Since I don't read contemporary horror fiction, I have no idea what the "best horror of 2010" is. This probably comes as no surprise to you. The following "vintage" reads were the books I dug the most this year, the ones I insist that all horror fiction fans read as soon as they can, and that I think will give some sense of the depth and breadth of the genre we love so much. Some were rereads, some not, but I loved them all and treasure my well-worn copies. From quiet horror to splatterpunk horror, from Gothic horror to erotic horror, from literary horror to pulp horror, I think this list covers the genre pretty well. The list is alphabetical by author.

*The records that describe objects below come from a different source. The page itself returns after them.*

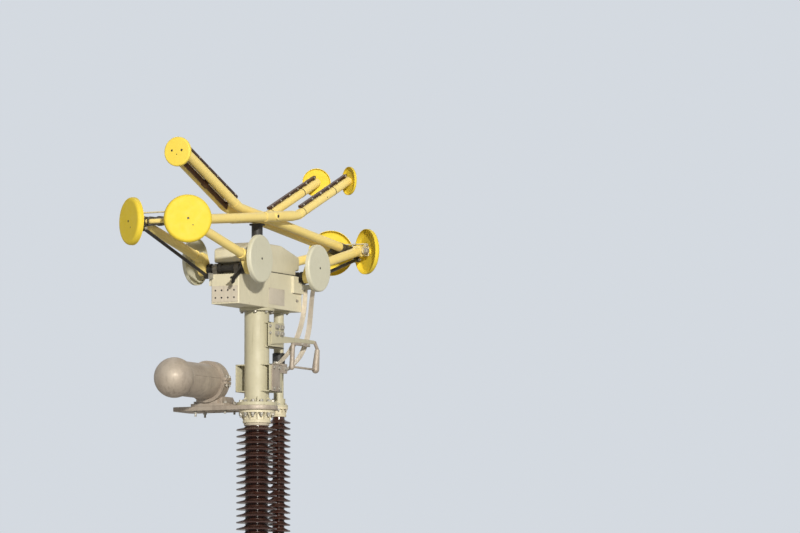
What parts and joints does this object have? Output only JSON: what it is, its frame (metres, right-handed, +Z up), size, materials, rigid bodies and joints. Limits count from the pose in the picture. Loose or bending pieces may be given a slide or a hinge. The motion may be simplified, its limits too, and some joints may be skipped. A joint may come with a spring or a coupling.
{
  "type": "pantograph disconnector",
  "caption": "Single column scissor disconnector: crossed folding arm pairs with corona discs on a gear housing, carried by a ribbed post insulator and turned by a slim one.",
  "frame": {"origin": "on the ground, centre of the base plate, under the axis of the post", "axes": "+Z up, +X the way the arms spread and towards the turning insulator, +Y towards the bus tube"},
  "size_m": [3.0542, 0.9821, 6.457],
  "materials": {
    "grey_steel": "sage grey paint, satin, dusty",
    "cream_cap": "cream paint on cast iron caps",
    "brown_glaze": "dark chocolate brown glaze, glossy",
    "weathered_aluminium": "dull, weathered, with grime streaks",
    "strap_aluminium": "pale flexible bands",
    "dull_steel": "zinc coated, dull",
    "dark_steel": "dark, greasy",
    "arm_yellow": "warm cream yellow paint",
    "yellow_disc": "lemon yellow paint, satin",
    "grey_disc": "pale grey green paint, satin",
    "contact_copper": "tarnished copper bars",
    "black_rubber": "black rest post"
  },
  "bodies": {
    "stand": {"base_plate": "grey_steel", "support_column": "grey_steel", "base_frame": "grey_steel", "post_base_flange": "cream_cap", "lower_post_insulator": "brown_glaze", "post_middle_flanges": "cream_cap", "upper_post_insulator": "brown_glaze", "post_top_cap": "cream_cap", "terminal_plate": "weathered_aluminium", "head_column": "grey_steel", "gear_housing": "grey_steel", "housing_hood": "grey_steel", "end_cover": "grey_steel", "shaft_bearings": "dull_steel", "guide_pivots": "dull_steel", "rest_post": "black_rubber", "guide_bracket": "grey_steel", "guard_loop": "dull_steel", "strap_terminal": "weathered_aluminium", "strap_clamps": "dull_steel", "bus_tube_end": "weathered_aluminium", "bus_clamp": "weathered_aluminium", "flexible_straps": "strap_aluminium", "drive_box": "grey_steel", "drive_box_door": "grey_steel", "rotary_bearing": "dull_steel"},
    "drive_insulator": {"drive_tube": "dull_steel", "lower_rotary_insulator": "brown_glaze", "rotary_couplings": "cream_cap", "upper_rotary_insulator": "brown_glaze", "head_drive_shaft": "grey_steel"},
    "left_lower": {"left_hinge_shaft": "dark_steel", "left_lower_arms": "arm_yellow", "left_hinge_discs": "grey_disc"},
    "right_lower": {"right_hinge_shaft": "dark_steel", "right_lower_arms": "arm_yellow", "right_hinge_discs": "grey_disc"},
    "outer_upper": {"outer_arms": "arm_yellow", "outer_arm_forks": "dull_steel", "outer_contact_bars": "contact_copper", "outer_tip_discs": "yellow_disc", "outer_cross_link": "dull_steel"},
    "inner_upper": {"inner_arms": "arm_yellow", "inner_arm_forks": "dull_steel", "inner_contact_bars": "contact_copper", "inner_tip_disc": "yellow_disc", "inner_cross_tube": "dark_steel", "inner_centre_rail": "contact_copper"},
    "left_elbow_shields": {"left_elbow_bracket": "dull_steel", "left_elbow_discs": "yellow_disc"},
    "right_elbow_shields": {"right_elbow_bracket": "dull_steel", "right_elbow_discs": "yellow_disc"},
    "left_guide": {"left_guide_rod": "dark_steel"},
    "right_guide": {"right_guide_rod": "dark_steel"}
  },
  "joints": [
    {"name": "left_arm_lift", "type": "hinge", "parent": "stand", "child": "left_lower", "pos_m": [-0.44, 0, 5.59], "axis": [0, 1, 0], "range_deg": [0, 79]},
    {"name": "right_arm_lift", "type": "hinge", "parent": "stand", "child": "right_lower", "pos_m": [0.44, 0, 5.59], "axis": [0, -1, 0], "range_deg": [0, 79.1]},
    {"name": "left_elbow", "type": "hinge", "parent": "left_lower", "child": "outer_upper", "pos_m": [-1.356, 0, 5.853], "axis": [0, -1, 0], "range_deg": [0, 148.48]},
    {"name": "right_elbow", "type": "hinge", "parent": "right_lower", "child": "inner_upper", "pos_m": [1.356, 0, 5.853], "axis": [0, 1, 0], "range_deg": [0, 148.48]},
    {"name": "left_shield_level", "type": "hinge", "parent": "left_lower", "child": "left_elbow_shields", "pos_m": [-1.356, 0, 5.853], "axis": [0, -1, 0], "range_deg": [0, 79.1]},
    {"name": "right_shield_level", "type": "hinge", "parent": "right_lower", "child": "right_elbow_shields", "pos_m": [1.356, 0, 5.853], "axis": [0, 1, 0], "range_deg": [0, 79.1]},
    {"name": "left_guide_swing", "type": "hinge", "parent": "stand", "child": "left_guide", "pos_m": [-0.504, 0.128, 5.536], "axis": [0, 1, 0], "range_deg": [0, 79.1]},
    {"name": "right_guide_swing", "type": "hinge", "parent": "stand", "child": "right_guide", "pos_m": [0.504, -0.068, 5.536], "axis": [0, -1, 0], "range_deg": [0, 79.1]},
    {"name": "insulator_turn", "type": "hinge", "parent": "stand", "child": "drive_insulator", "pos_m": [0.33, 0, 3], "axis": [0, 0, 1], "range_deg": [0, 100.2]}
  ],
  "couplings": [
    {"joint": "right_arm_lift", "follows": "left_arm_lift", "ratio": 1},
    {"joint": "left_elbow", "follows": "left_arm_lift", "ratio": 1.8732},
    {"joint": "right_elbow", "follows": "left_arm_lift", "ratio": 1.8732},
    {"joint": "left_shield_level", "follows": "left_arm_lift", "ratio": 1},
    {"joint": "right_shield_level", "follows": "left_arm_lift", "ratio": 1},
    {"joint": "left_guide_swing", "follows": "left_arm_lift", "ratio": 1},
    {"joint": "right_guide_swing", "follows": "left_arm_lift", "ratio": 1},
    {"joint": "insulator_turn", "follows": "left_arm_lift", "ratio": 1.2658}
  ]
}
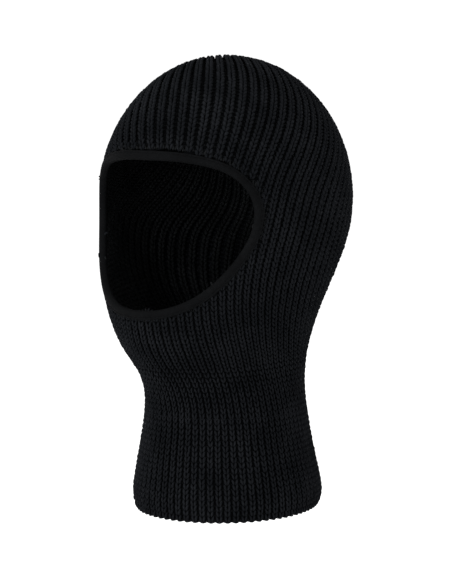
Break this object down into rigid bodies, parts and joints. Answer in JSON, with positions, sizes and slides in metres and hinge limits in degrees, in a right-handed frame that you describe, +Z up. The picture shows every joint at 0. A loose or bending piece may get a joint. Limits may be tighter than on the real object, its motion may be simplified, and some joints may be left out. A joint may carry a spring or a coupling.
{
  "type": "knitted balaclava",
  "caption": "Rib-knit balaclava that covers the head and neck, with a bound face opening, a darted crown and a straight hem.",
  "frame": {"origin": "centre of the hem ring, on the hem plane", "axes": "+Z up from hem to crown, the face looks along -Y, the wearer's left side is +X"},
  "size_m": [0.169, 0.2248, 0.333],
  "materials": {
    "knit": "matte rib knit",
    "binding": "smooth stretch binding",
    "thread": "matte thread"
  },
  "bodies": {
    "root": {"hem_welt": "knit", "neck_knit": "knit", "neck_link": "knit", "hood_knit": "knit", "crown_front": "knit", "crown_back": "knit", "crown_left": "knit", "crown_right": "knit", "face_binding": "binding", "dart_front_left": "thread", "dart_front_right": "thread", "dart_back_left": "thread", "dart_back_right": "thread", "crown_tack": "thread", "back_seam_neck": "thread", "back_seam_hood": "thread", "binding_join": "thread", "stitch_outside": "thread", "stitch_inside": "thread"}
  },
  "joints": []
}
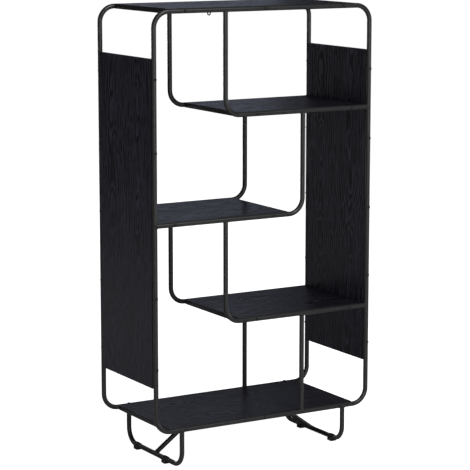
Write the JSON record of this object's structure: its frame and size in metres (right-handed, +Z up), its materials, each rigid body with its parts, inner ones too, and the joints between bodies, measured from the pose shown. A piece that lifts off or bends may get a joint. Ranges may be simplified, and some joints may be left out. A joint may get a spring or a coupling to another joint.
{
  "type": "bookcase",
  "caption": "Tall open bookcase: bent black tube frames front and back carry staggered dark wood-grain shelves, side panels and sled legs.",
  "frame": {"origin": "on the floor, in the middle of the width and of the depth", "axes": "+X to the right seen from the front, +Y from the front to the back, +Z up"},
  "size_m": [0.83, 0.3916, 1.5],
  "materials": {
    "powder_coated_tube": "matt black powder coat",
    "dark_wood_grain_board": "blue-black stained open-grain oak look, satin",
    "glide_plastic": "matt black moulded plastic",
    "black_bolt": "black oxide, satin",
    "zinc_steel": "zinc plated"
  },
  "bodies": {
    "root": {"front_outer_frame": "powder_coated_tube", "front_upper_bent_post": "powder_coated_tube", "front_middle_bent_post": "powder_coated_tube", "front_lower_bent_post": "powder_coated_tube", "front_base_post": "powder_coated_tube", "rear_outer_frame": "powder_coated_tube", "rear_upper_bent_post": "powder_coated_tube", "rear_middle_bent_post": "powder_coated_tube", "rear_lower_bent_post": "powder_coated_tube", "rear_base_post": "powder_coated_tube", "left_leg": "powder_coated_tube", "left_leg_brace": "powder_coated_tube", "left_brace_plate": "powder_coated_tube", "left_front_glide": "glide_plastic", "left_rear_glide": "glide_plastic", "left_side_panel": "dark_wood_grain_board", "right_leg": "powder_coated_tube", "right_leg_brace": "powder_coated_tube", "right_brace_plate": "powder_coated_tube", "right_front_glide": "glide_plastic", "right_rear_glide": "glide_plastic", "right_side_panel": "dark_wood_grain_board", "top_board": "dark_wood_grain_board", "upper_right_shelf": "dark_wood_grain_board", "middle_left_shelf": "dark_wood_grain_board", "lower_right_shelf": "dark_wood_grain_board", "bottom_board": "dark_wood_grain_board", "panel_bolts": "black_bolt", "board_bolts": "black_bolt", "leg_bolts": "black_bolt", "panel_inserts": "zinc_steel", "board_inserts": "zinc_steel", "leg_plugs": "zinc_steel", "brace_plate_screws": "zinc_steel", "wall_bracket": "zinc_steel", "wall_bracket_screw": "zinc_steel"}
  },
  "joints": []
}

Wormwood, Poppy Z. Brite (1994) - Essential short stories that show the growth of a young writer and her new vision for modern horror.
All Heads Turn as the Hunt Goes By, John Farris (1977) - A vivid and original kind of Southern Gothic complete with Freudian neuroses.
Live Girls, Ray Garton (1987) - Sleazy good fun with scary/sexy vampire ladies.
The Search for Joseph Tully, William H. Hallahan (1974) - I've read nothing else like it: a psychological mystery with blasts of suggestive, chilling horror.
The Sundial, Shirley Jackson (1958) - An end-of-the-world fable with the ruthless character disintegration Jackson's known for.
Dark Gods, T.E.D. Klein (1985) - Four short novels of classic literary horror that echo Lovecraft, Machen, James, etc. but alive with very modern concerns.
Falling Angel, William Hjortsberg (1978) - Hard-boiled crime fiction and satanic horror collide in the New York City of the 1950s.
The Auctioneer, Joan Samson (1975) - Her only novel, one about doomed people who can't seem to help themselves for helping others.
Floating Dragon, Peter Straub (1982) - A towering, near-epic example of bestselling 1980s horror.
Finishing Touches, Thomas Tessier (1986) - The power of eros to drive and destroy our lives cannot be denied.

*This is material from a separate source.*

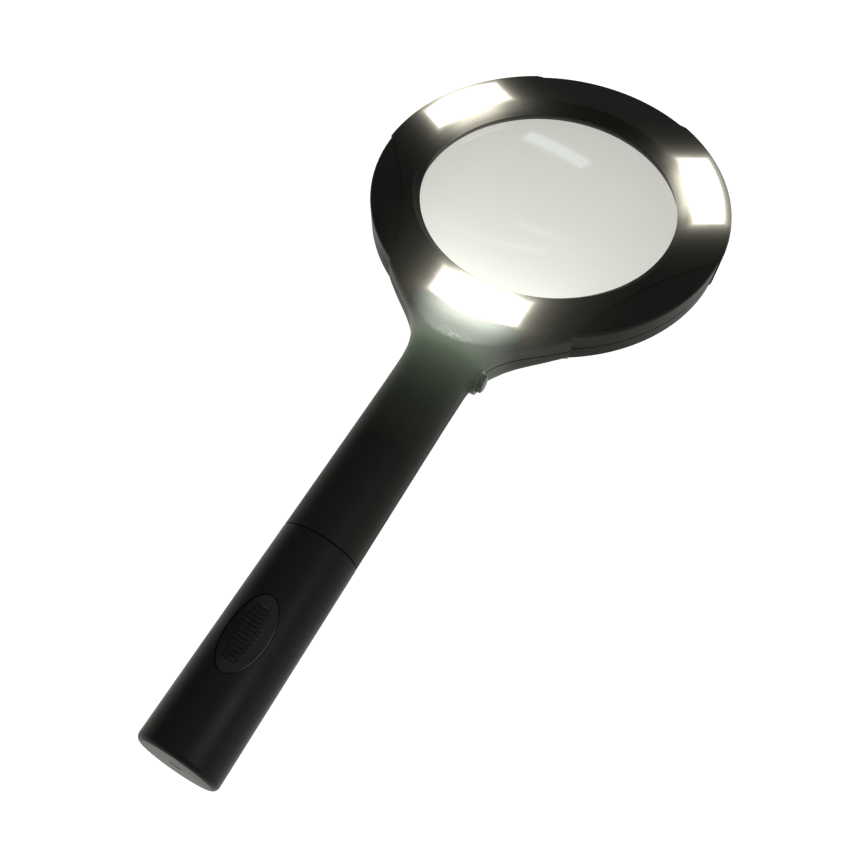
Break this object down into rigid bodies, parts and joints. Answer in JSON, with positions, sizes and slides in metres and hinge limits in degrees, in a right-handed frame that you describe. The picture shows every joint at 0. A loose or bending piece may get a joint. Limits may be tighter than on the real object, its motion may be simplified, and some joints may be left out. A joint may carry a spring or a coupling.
{
  "type": "low vision magnifier",
  "caption": "Round lighted magnifier: a clear lens in a black ring with lamp windows set in its lit face, on a long round battery handle with a side push button and a pull-off end sleeve.",
  "frame": {"origin": "middle of the bounding box's base, under the handle, with the part lying lit face up", "axes": "+Y along the handle towards the lens; +Z out of the lit face; +X to the push button's side"},
  "size_m": [0.1248, 0.274, 0.0235],
  "materials": {
    "shell_black": "fine satin moulded ABS, black",
    "button_black": "smooth satin black plastic",
    "grip_rubber": "matte black soft rubber with raised ribs",
    "lens_clear": "polished clear double-convex lens",
    "lamp_window": "milky diffuser, lit warm white",
    "lamp_board": "white solder mask",
    "lamp_phosphor": "yellow phosphor coating",
    "board_green": "green solder mask",
    "screw_steel": "zinc-plated pan-head screw",
    "spring_steel": "bright nickel-plated spring wire",
    "contact_brass": "stamped contact strip",
    "cell_metal": "plain wrapped battery cell",
    "wire_red": "smooth wire insulation",
    "wire_black": "smooth wire insulation"
  },
  "bodies": {
    "body": {"front_shell": "shell_black", "rear_shell": "shell_black", "lens": "lens_clear", "lens_retainer": "shell_black", "led_window_neck": "lamp_window", "led_board_neck": "lamp_board", "led_emitter_neck": "lamp_phosphor", "led_window_left": "lamp_window", "led_board_left": "lamp_board", "led_emitter_left": "lamp_phosphor", "led_window_right": "lamp_window", "led_board_right": "lamp_board", "led_emitter_right": "lamp_phosphor", "shell_screw_1": "screw_steel", "shell_screw_2": "screw_steel", "shell_screw_3": "screw_steel", "shell_screw_4": "screw_steel", "shell_screw_5": "screw_steel", "driver_board": "board_green", "switch_body": "shell_black", "button_collar": "button_black", "button_spring": "spring_steel", "battery_tube": "shell_black", "battery_front": "cell_metal", "battery_rear": "cell_metal", "positive_contact": "contact_brass", "return_strip": "contact_brass", "wire_left_lamp": "wire_red", "wire_right_lamp": "wire_black", "wire_neck_lamp": "wire_red", "wire_battery_positive": "wire_red", "wire_battery_negative": "wire_black"},
    "button": {"push_button": "button_black"},
    "sleeve": {"battery_sleeve": "shell_black", "thumb_grip": "grip_rubber", "sleeve_contact": "contact_brass", "negative_spring": "spring_steel"}
  },
  "joints": [
    {"name": "button_press", "type": "slide", "parent": "body", "child": "button", "axis": [-1, 0, 0], "range_m": [0, 0.0015], "stiffness_N_per_m": 400, "springref_m": -0.0008, "deforming": ["button_spring"]},
    {"name": "sleeve_slide", "type": "slide", "parent": "body", "child": "sleeve", "axis": [0, -1, 0], "range_m": [0, 0.065]}
  ]
}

Other works I was happy to find I still liked many years after first reading them included stories by Clark Ashton Smith and Charles Beaumont, as well as Kathe Koja's The Cipher and the zombie anthology Still Dead. Overall it was a very rewarding year; I discovered a good handful of writers to read and books to search for. And just as I'd hoped, my recent trip to Los Angeles provided me with more than a dozen "new" paperback horror novels that I can't wait to get to in the new year. See you then!


Jinx said...

Thanks for this, Will. I've earmarked loads of these on good ole Amazon to keep me busy next year.

Unknown said...

I just scheduled my blog post for fave 2010 horror reads. I ought to do one for the horror novels that were from the past, because I read quite a few of those too.

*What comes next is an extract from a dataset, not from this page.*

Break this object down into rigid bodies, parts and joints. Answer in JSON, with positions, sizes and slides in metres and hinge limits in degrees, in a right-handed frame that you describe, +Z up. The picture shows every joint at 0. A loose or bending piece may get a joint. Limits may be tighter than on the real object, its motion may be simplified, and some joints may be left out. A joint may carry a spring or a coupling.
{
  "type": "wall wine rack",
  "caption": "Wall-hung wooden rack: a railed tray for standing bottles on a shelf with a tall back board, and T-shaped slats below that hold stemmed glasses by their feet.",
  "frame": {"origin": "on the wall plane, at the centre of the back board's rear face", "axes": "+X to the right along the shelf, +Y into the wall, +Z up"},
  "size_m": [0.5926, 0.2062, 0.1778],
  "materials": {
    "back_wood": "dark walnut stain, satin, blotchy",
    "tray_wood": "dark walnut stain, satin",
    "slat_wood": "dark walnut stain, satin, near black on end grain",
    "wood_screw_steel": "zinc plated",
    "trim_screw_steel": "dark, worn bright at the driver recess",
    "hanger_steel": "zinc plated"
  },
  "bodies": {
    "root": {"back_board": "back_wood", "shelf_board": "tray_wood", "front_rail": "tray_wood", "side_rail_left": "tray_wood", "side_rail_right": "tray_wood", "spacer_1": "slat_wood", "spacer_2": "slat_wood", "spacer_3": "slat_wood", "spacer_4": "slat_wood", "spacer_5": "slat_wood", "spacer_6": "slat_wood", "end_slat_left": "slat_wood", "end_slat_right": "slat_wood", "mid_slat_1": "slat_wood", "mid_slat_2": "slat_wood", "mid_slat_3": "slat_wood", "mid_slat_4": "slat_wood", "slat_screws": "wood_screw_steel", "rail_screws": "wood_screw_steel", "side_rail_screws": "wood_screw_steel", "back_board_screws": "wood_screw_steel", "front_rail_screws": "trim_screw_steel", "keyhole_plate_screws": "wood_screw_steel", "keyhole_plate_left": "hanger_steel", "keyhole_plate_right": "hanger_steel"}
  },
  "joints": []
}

Some good titles on here. I've got Live Girls on my TBR pile.

craig said...

I attempted a few new horror novels this year but none of them stuck. Even King's UNDER THE DOME didn't do much for me (it started great, but then disolved into King's now-favorite theme of man-is-the-real-horror-when-he-forms-a-militia). But the best one I found this year is 1983's DEAD WHITE by Allan Ryan. Oh, wow! A circus train pulls into a town during a blizzard, filled with the ghosts of dead clowns and an evil ringmaster who wants to put on a final performance for everyone in the town. It's got a Sidney Sheldon-type pacing; each chapter runs no longer than a couple pages, but it dares you not to read it in one sitting.

William Malmborg said...

Great list. I have a feeling I will be reviewing many of these in the upcoming year if my family was able to find them for me for Christmas.

Will Errickson said...

Craig, I am literally reading DEAD WHITE *right now*! Good to know.

Thanks for reading everybody!

craig said...

Definatly let us know what you think of it. There's not a whole lot of subtext or anything, but it's a prime example of how to build and build and build on a creepy narrative.

Tim Mayer said...

Live Girls- read it when it first came out in paperback. Was impressed. Not so much with the sequel.
Dark Gods- Klein is an under-rated master.
Falling Angel- read it back in the 80's. Was very impressed. Need to reread it sometime as I recently found a copy at a yard sale.
Finishing Touches- on my "To Read" list based on your endorsement.

Luis said...

Great list and I will be seeking these out to read in the near future as I have read only Dark Gods.

Anonymous said...

I adored T.E.D. Klein's Dark Gods. Have you read his novel The Ceremonies? Do you know if he ever published any others?
Also, I just finished Ray Garton's Live Girls and am currently reading the sequel.
Floating Dragon is another favorite. I'd love to see an epic miniseries or motion picture based on this.
All of the other books I have copies of but haven't read as of yet. Looking forward to the Auctioneer, having read your post about it earlier this week.

Will Errickson said...

I wasn't crazy about THE CEREMONIES (I reviewed it some months back if you're interested) but will soon read the short story it was based on, "The Events at Poroth Farm," which is supposed to be excellent. Klein had a story collection published in 2006 from a small press.

Will Errickson said...

If any of you guys get around to reading any of these titles, please stop back by and lemme know what ya think!

Marcelo Yanez said...

I just ordered The Auctioneer. I've read great things about it. I'm hoping it arrives by the weekend.